In traditional Blockchain technology, miners play a crucial role in validating and confirming transactions, as well as in the creation of new blocks. In DAG-based systems, the concept of mining is typically not present. Instead, the validation of transactions is carried out through the participation of nodes in the network. Often, when a new transaction is issued, it is required to validate one or more previous transactions, thus contributing to the network’s security and consensus without the need for dedicated miners.
Can DAG-based networks be considered more energy-efficient than Blockchain networks?
Yes, in many cases, DAG-based networks can be more energy-efficient than traditional Blockchain networks. Since DAGs don’t require miners to solve complex cryptographic puzzles, they generally consume less energy. The absence of mining and block creation results in a reduction of the resources required to maintain the network, thus potentially making DAGs a more environmentally friendly alternative to traditional Proof of Work blockchains.
Are there any security trade-offs when using DAG over Blockchain?

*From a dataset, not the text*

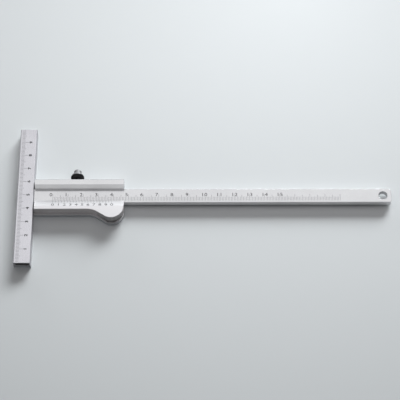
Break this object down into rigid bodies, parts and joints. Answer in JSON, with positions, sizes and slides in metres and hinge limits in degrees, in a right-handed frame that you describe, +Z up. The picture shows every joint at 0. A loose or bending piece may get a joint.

Any distributed ledger technology, including DAGs, has its considerations and potential vulnerabilities. While DAGs can offer increased scalability and lower transaction fees, they might face different security challenges than blockchains. The lack of mining and the way transactions are confirmed (often through referencing previous transactions) introduces a different security dynamic. For instance, the network might be more susceptible to certain attacks, such as double-spend attempts, especially if the network’s node count is low. As with all emerging technologies, ensuring robust security measures, understanding the unique attack vectors, and implementing mitigations are essential for maintaining the integrity of a DAG network.